Georgia’s Republican secretary of state and municipal officials in Milwaukee have also said they will send vote-by-mail applications to registered voters in hopes of easing stress on in-person voting locations. In Wisconsin, the state’s bipartisan election commission is meeting Wednesday to decide whether to mail ballot application forms to all registered voters and more than 200,000 people who are eligible to vote but not registered.
Some state Republican parties have been actively encouraging their supporters to vote by mail. In Pennsylvania, another state that recently passed a law to move to no-excuse vote by mail, the state Republican Party has set up an online portal that helps voters understand the new law.
Many states, including Michigan and Wisconsin, also allow voters to make online requests to have absentee ballots mailed to them.
The president himself, along with the first lady, Melania Trump, voted by mail in Florida’s presidential primary in March.
Mr.

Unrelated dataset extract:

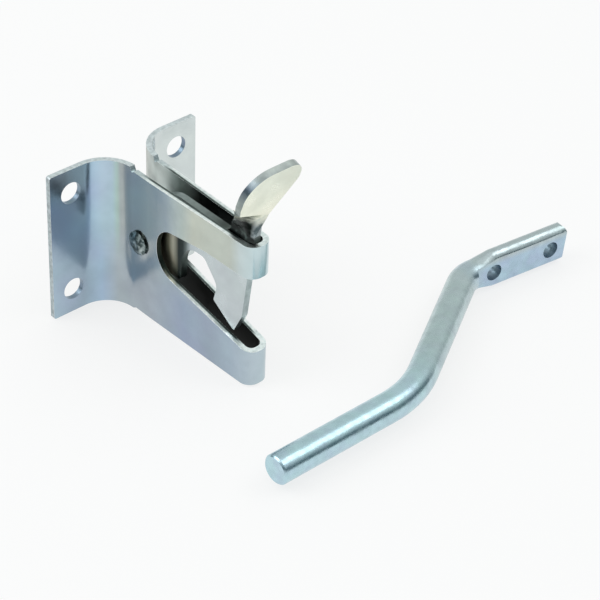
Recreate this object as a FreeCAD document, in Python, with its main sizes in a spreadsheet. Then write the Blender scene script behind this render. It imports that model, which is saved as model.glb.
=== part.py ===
import FreeCAD
import Part
import Sketcher
import math
import os

# Gate latch: a folded strip catch with a pivoting pawl on a peened rivet,
# and the cranked striker bar that goes with it.
# Frame: the origin is the middle of the four screw holes on the back face of
# the catch, X runs along the post face, Z up, and the nose points to -Y.

os.makedirs("parts", exist_ok=True)
doc = FreeCAD.newDocument("gate_latch")
Vector = FreeCAD.Vector

# Every size in mm or degrees, one row each: alias, value, what it is.
SIZES = [
    ("strip_height", 50.0, "height of the strip at the two flanges"),
    ("wall_rise", 24.0, "upper edge of the side walls above the middle"),
    ("wall_drop", 24.2, "lower edge of the side walls below the middle"),
    ("sheet_thickness", 1.7, "thickness of the strip"),
    ("overall_width", 53.6, "width over both flanges"),
    ("channel_width", 6.8, "clear width between the side walls at the rivet"),
    ("nose_gap", 4.9, "clear width between the side walls at the nose"),
    ("taper_start", 19.0, "back face to where the walls begin to close in"),
    ("projection", 63.2, "back face to the front of the nose"),
    ("bend_radius", 10.0, "radius of the bends seen from the front"),
    ("nose_radius", 3.7, "outer corner radius of the nose bend"),
    ("flange_corner", 0.7, "rounding of the flange corners"),
    ("hole_diameter", 7.0, "screw holes in the flanges"),
    ("hole_spacing_across", 38.8, "screw hole spacing from side to side"),
    ("hole_spacing_up", 34.0, "screw hole spacing up and down"),
    ("notch_depth", 0.7, "depth of the nick where wall and bend meet"),
    ("notch_width", 1.6, "width of that nick"),
    ("step_length", 1.4, "length of the step in the lower edge, in front of the bend"),
    ("mouth_back", 22.8, "back face to the back of the mouth"),
    ("mouth_top_back", 10.6, "height of the mouth roof at its back"),
    ("mouth_knee", 44.0, "back face to where the mouth roof levels off"),
    ("mouth_top_front", 13.2, "height of the mouth roof from there to the nose"),
    ("mouth_drop_back", 3.9, "depth of the mouth floor at its back"),
    ("mouth_drop_front", 12.5, "depth of the mouth floor at the nose"),
    ("mouth_top_radius", 7.2, "upper corner radius of the mouth back"),
    ("mouth_low_radius", 8.0, "lower corner radius of the mouth back in the left wall"),
    ("mouth_right_radius", 3.0, "lower corner radius of the mouth back in the right wall"),
    ("mouth_knee_radius", 20.0, "rounding where the mouth roof levels off"),
    ("pivot_forward", 14.8, "back face to the rivet axis"),
    ("pivot_height", 0.5, "height of the rivet axis"),
    ("shank_diameter", 6.0, "rivet shank"),
    ("head_diameter", 8.2, "formed rivet heads"),
    ("head_height", 1.9, "height of each rivet head"),
    ("head_rim", 0.6, "height of the rim of a rivet head"),
    ("head_crown", 3.6, "width of the crown of a rivet head"),
    ("head_seat", 6.2, "width over which a head bears on the wall"),
    ("pivot_clearance", 0.05, "clearance round the shank in the pawl"),
    ("side_clearance", 0.1, "gap between the pawl and the left wall at the nose"),
    ("stop_gap", 0.05, "gap between the pawl and the nose at rest"),
    ("pawl_thickness", 2.2, "thickness of the pawl plate"),
    ("boss_back", 6.4, "pawl edge behind the rivet axis"),
    ("boss_drop", 6.0, "pawl edge below the rivet axis"),
    ("boss_rise", 7.5, "pawl edge above the rivet axis, at its back"),
    ("boss_radius", 5.0, "rounding of the pawl round the rivet"),
    ("arm_below", 0.6, "top edge of the pawl arm below the upper edge of the walls"),
    ("arm_start", 27.0, "back face to where the top edge of the arm levels off"),
    ("arm_radius", 10.0, "rounding at that place"),
    ("neck_front", 62.2, "back face to the front edge of the neck"),
    ("neck_width", 9.7, "width of the neck where it leaves the arm"),
    ("neck_waist", 3.5, "how much narrower the neck is halfway through its twist"),
    ("neck_rise", 3.6, "start of the twist above the top edge of the arm"),
    ("neck_radius", 3.0, "hollow between the arm and the neck"),
    ("neck_step", 0.9, "front edge of the neck above the walls"),
    ("throat_back", 31.4, "back face to the rear side of the throat at its roof"),
    ("throat_foot", 30.6, "back face to the rear side of the throat at its foot"),
    ("throat_front", 41.0, "back face to the front end of the throat roof"),
    ("throat_top", 8.5, "height of the roof of the throat"),
    ("throat_radius", 7.2, "rounding of the throat at its rear side"),
    ("arch_radius", 2.6, "rounding at the front end of the throat roof"),
    ("foot_radius", 1.5, "rounding at the foot of the throat"),
    ("hook_back", 46.8, "back face to the hollow of the hook"),
    ("hook_height", 1.8, "height of the hollow of the hook"),
    ("hook_radius", 3.5, "rounding of that hollow"),
    ("barb_forward", 45.2, "back face to the rear point of the hook"),
    ("barb_drop", 3.8, "depth of the rear point of the hook"),
    ("tip_forward", 54.2, "back face to the lower tip of the hook"),
    ("tip_drop", 9.6, "depth of the lower tip of the hook"),
    ("ramp_forward", 57.6, "back face to the foot of the front edge"),
    ("ramp_drop", 2.8, "depth of the foot of the front edge"),
    ("ramp_top", 15.4, "height where the front edge begins to slope"),
    ("ramp_radius", 2.5, "rounding at the foot of the front edge"),
    ("point_radius", 0.7, "rounding of the two points of the hook"),
    ("twist_rise", 6.0, "height of the twisted part of the neck at its front edge"),
    ("twist_right", 4.1, "how far the front edge of the neck moves right as it twists"),
    ("twist_back", 1.2, "how far that edge moves back as it twists"),
    ("twist_tilt", 24.4, "rise of the foot of the thumb piece to the left, in degrees"),
    ("thumb_foot", 13.3, "width of the thumb piece where it leaves the twist"),
    ("thumb_lean", 20.0, "forward lean of the thumb piece in degrees"),
    ("thumb_left", 12.7, "thumb piece to the left of the right end of its foot"),
    ("thumb_right", 6.7, "thumb piece to the right of that end"),
    ("thumb_length", 19.5, "length of the thumb piece"),
    ("thumb_corner_left", 8.2, "upper left corner radius of the thumb piece"),
    ("thumb_corner_right", 5.2, "upper right corner radius of the thumb piece"),
    ("thumb_flare_left", 8.0, "height in the thumb piece where it is widest on the left"),
    ("thumb_flare_right", 12.2, "height in the thumb piece where it is widest on the right"),
    ("flare_radius", 3.0, "rounding at the widest part of the thumb piece"),
    ("bar_diameter", 9.1, "round striker bar"),
    ("bar_chamfer", 0.5, "chamfer on the plain end of the bar"),
    ("bar_left", 26.0, "plain end of the bar, left of the middle"),
    ("bar_forward", 99.6, "back face to the axis of the long end"),
    ("crank_start", 26.0, "where the crank begins"),
    ("crank_end", 76.0, "where the crank ends"),
    ("crank_offset", 30.2, "offset between the two ends of the bar"),
    ("crank_radius_near", 36.0, "bend radius next to the long end"),
    ("crank_radius_far", 11.0, "bend radius next to the paddle"),
    ("paddle_turn", 7.0, "angle of the paddle to the long end"),
    ("paddle_start", 79.9, "where the flattening begins"),
    ("paddle_length", 33.8, "length of the flattened end"),
    ("paddle_height", 12.8, "height of the flattened end"),
    ("paddle_swell", 7.6, "thickness of the forged end over its edges"),
    ("paddle_thickness", 5.5, "thickness between the two flats"),
    ("paddle_blend", 5.7, "length over which the bar spreads"),
    ("paddle_flat_from", 1.1, "start of the flats before the end of the round bar"),
    ("step_slope", 2.5, "backward slope of the step at the start of the flats"),
    ("paddle_slant", 1.2, "upper corner of the paddle end past its lower corner"),
    ("paddle_corner", 1.8, "corner radius at the end of the paddle"),
    ("paddle_hole", 5.5, "screw holes in the paddle"),
    ("paddle_hole_first", 5.5, "first paddle hole after the end of the round bar"),
    ("paddle_hole_last", 6.3, "last paddle hole before the end of the paddle"),
]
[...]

Trump has long falsely asserted that absentee voting and vote by mail is rife with fraud, applying that argument into his constant complaints of “rigged elections” when he or his supported candidates are losing.
He has been casting doubts on mail voting since his first run for the presidency in 2016. During a rally in Colorado — one of the five states in the country that votes completely by mail — Mr. Trump implied without evidence that it was easy to vote twice.

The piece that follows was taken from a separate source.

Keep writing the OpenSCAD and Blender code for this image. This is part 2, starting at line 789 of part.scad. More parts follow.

Recently, Mr. Trump has been lashing out at both vote by mail and absentee voting, at first raising his allegations in April in a tweet and later decrying a decision in California to mail ballots to every voter for November as a “scam.” But the president has also been inconsistent on the issue: on the same day that he criticized the decision in California, he encouraged voters to mail in their ballots for a local congressional race.
Election experts noted that the process Mr. Trump criticized was actually a protective measure against voter fraud.

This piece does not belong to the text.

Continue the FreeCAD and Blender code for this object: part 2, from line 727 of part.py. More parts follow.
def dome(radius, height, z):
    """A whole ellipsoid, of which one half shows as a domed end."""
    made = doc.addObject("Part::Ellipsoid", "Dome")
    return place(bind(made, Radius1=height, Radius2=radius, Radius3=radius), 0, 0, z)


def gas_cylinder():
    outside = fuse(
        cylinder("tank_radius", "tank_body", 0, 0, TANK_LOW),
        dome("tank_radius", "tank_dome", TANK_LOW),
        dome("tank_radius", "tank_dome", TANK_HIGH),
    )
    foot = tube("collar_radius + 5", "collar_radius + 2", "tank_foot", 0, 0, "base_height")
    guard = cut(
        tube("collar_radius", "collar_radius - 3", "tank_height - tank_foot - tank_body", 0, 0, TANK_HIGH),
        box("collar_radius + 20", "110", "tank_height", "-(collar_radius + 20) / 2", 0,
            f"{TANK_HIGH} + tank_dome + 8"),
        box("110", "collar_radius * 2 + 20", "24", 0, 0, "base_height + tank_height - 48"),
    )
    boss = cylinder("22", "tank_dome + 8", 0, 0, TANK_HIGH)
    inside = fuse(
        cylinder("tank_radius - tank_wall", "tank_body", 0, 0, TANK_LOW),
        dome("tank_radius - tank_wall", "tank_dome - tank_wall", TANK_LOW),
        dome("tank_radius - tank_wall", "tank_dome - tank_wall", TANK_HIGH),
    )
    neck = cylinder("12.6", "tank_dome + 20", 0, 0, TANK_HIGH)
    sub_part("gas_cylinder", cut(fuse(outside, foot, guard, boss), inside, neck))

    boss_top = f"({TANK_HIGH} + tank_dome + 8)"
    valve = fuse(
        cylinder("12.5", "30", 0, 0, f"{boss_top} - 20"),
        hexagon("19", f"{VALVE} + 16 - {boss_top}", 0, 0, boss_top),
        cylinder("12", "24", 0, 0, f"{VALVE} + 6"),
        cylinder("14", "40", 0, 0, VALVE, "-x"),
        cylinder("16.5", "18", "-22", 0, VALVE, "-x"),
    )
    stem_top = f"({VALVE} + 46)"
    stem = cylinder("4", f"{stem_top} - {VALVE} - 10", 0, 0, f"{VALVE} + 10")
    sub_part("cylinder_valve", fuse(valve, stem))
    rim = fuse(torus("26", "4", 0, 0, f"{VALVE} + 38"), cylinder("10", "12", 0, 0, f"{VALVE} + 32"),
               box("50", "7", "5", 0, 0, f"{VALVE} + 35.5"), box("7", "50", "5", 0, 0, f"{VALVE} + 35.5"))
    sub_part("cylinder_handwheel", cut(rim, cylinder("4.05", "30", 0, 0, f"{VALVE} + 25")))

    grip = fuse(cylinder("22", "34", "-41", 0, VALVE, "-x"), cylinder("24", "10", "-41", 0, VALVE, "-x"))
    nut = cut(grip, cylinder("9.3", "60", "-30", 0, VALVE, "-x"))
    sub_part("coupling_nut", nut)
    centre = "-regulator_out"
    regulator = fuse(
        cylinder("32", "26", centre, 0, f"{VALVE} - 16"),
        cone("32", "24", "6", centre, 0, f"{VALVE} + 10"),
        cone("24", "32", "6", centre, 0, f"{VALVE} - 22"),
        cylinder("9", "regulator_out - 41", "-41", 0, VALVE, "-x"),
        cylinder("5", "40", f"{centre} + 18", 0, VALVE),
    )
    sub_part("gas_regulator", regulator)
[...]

“A ballot application is returned to state officials who ensure that the information on it is accurate and the person applying for a ballot is entitled to get it,” said Richard L. Hasen, a professor at University of California, Irvine, who specializes in election law. “So it’s a safeguard.”
Mr. Hasen said that the broadsides from Mr. Trump follow a pattern of lashing out against expanding access to voting, even as there remains no evidence to support his claims.
“Trump seems to think that anything that makes it easier for people to vote is going to hurt him,” Mr. Hasen said, “and he’s consistently expressed the view that anything that makes it easier to vote leads to voter fraud when there is absolutely no evidence to support that claim.”
Though Mr. Trump did not specify which funds he was threatening to withhold from states during a pandemic, election officials and Democrats in Congress have been clamoring for more money to help hold the November elections safely.
But the money that has already been appropriated through the Help America Vote Act and the CARES Act is already “out the door” and on the way to states, according to election officials; there is no way for Mr. Trump or his administration to hold up those funds.
Mr. Elias, the elections lawyer, said Mr. Trump could seek to withhold other funds but predicted such a move would be invalidated by the courts.
“The president does not have authority to withhold funding to a state based on the idea that people in the state may vote,” he said.
Mr. Trump’s attacks on mail voting have come largely in states with little history of large numbers of people casting absentee ballots, like Wisconsin. But he has not addressed mail voting in states where it has long been popular, such as Florida and Arizona, and often used to great success by Republican campaigns. Nor has Mr. Trump denigrated mail voting in the five states — Colorado, Hawaii, Oregon, Utah and Washington — that conduct elections entirely by mail.